Dari isi inskripsi dapat diketahui bahwa di Desa Mruwak telah terjadi serangan secara tiba-tiba yang datangnya dari arah sungai dengan menggunakan kapal. Terjadilah peperangan yang menewaskan banyak orang di medan pertempuran. Dalam peperangan ini menewaskan seseorang yang bernama sri kanuruhan beserta bala tentaranya dalam jumlah yang besar. Namun tidak diketahui dari pihak (kerajaan) mana penyerangan tersebut. Akibat dari penyerangan tersebut akhirnya Desa Mruwak dipindahkan ke tempat yang agak jauh dari sungai yaitu dekat dengan gunung (di kaki Gunung Wilis) dengan bantuan Juru Manutan. Hal ini kemungkinan dilakukan agar penduduk desa merasa aman dan untuk pertahanan. Karena telah terjadi serangan secara tiba-tiba itu maka diperintahkanlah Pangeran ńwara nusa śarwwenayāpala untuk melakukan penjagaan terhadap Desa Mruwak. Wilayah penjagaannya meliputi sungai besar (Kali Catur) karena di tempat itulah serangan dari luar bisa masuk.

Sementara pada bagian isi yang dituliskan pada bagian belakang prasasti baris ke 3--6 dijelaskan bahwa : Isi prasasti berupa pemberian perintah kepada Pangeran ńwara nusa śarwwenayāpala untuk menjaga kapal (pertahanan) karena sebelumnya telah mendapat serangan secara tiba-tiba dari arah barat laut, sehingga terjadilah peperangan di Mruwak.

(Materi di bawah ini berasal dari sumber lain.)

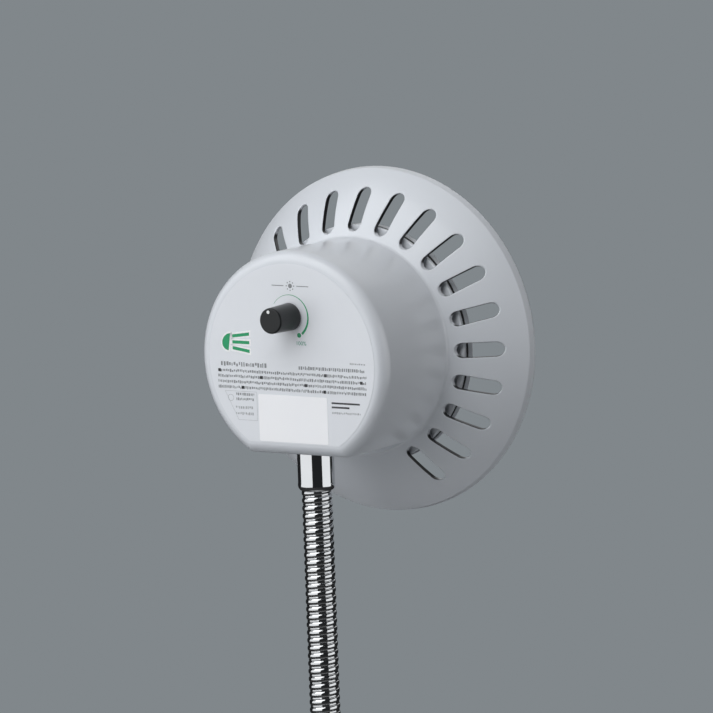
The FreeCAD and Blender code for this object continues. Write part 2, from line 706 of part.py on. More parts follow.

Dalam Prasasti Mruwak terdapat penyebutan nama Mruwak yang dijadikan daerah sima oleh Sri Jayawarsa. Sampai saat ini penggunaan nama Mruwak masih terus dipakai untuk menyebutkan nama Desa Mruwak, hanya penulisannya mengalami sedikit perubahan. Semula berdasarkan isi prasasti, penulisan nama ini adalah Mruwak, tetapi saat ini masyarakat lebih mengenal dengan nama Mruwak.

Dilihat dari identifikasi tempat, diketahui bahwa wilayah kekuasaan Sri Jayawarsa berada di sekitar Madiun dan Ponorogo (berdasarkan Prasasti Mruwak dan Sirah Kĕting), yaitu terletak di sebelah barat Gunung Wilis. Sedangkan Desa Mruwak yang dijadikan sima sendiri terletak di barat Gunung Wilis dan di tenggara sungai besar (berdasarkan Prasasti Mruwak). Bagian yang menarik dari Prasasti Mruwak, bahwa letak Desa Mruwak yang digambarkan dalam prasasti tersebut masih dapat dibuktikan dengan toponimi saat ini. Sungai besar yang disebutkan dalam prasasti sampai sekarang masih ada, oleh penduduk setempat dinamakan Kali Catur.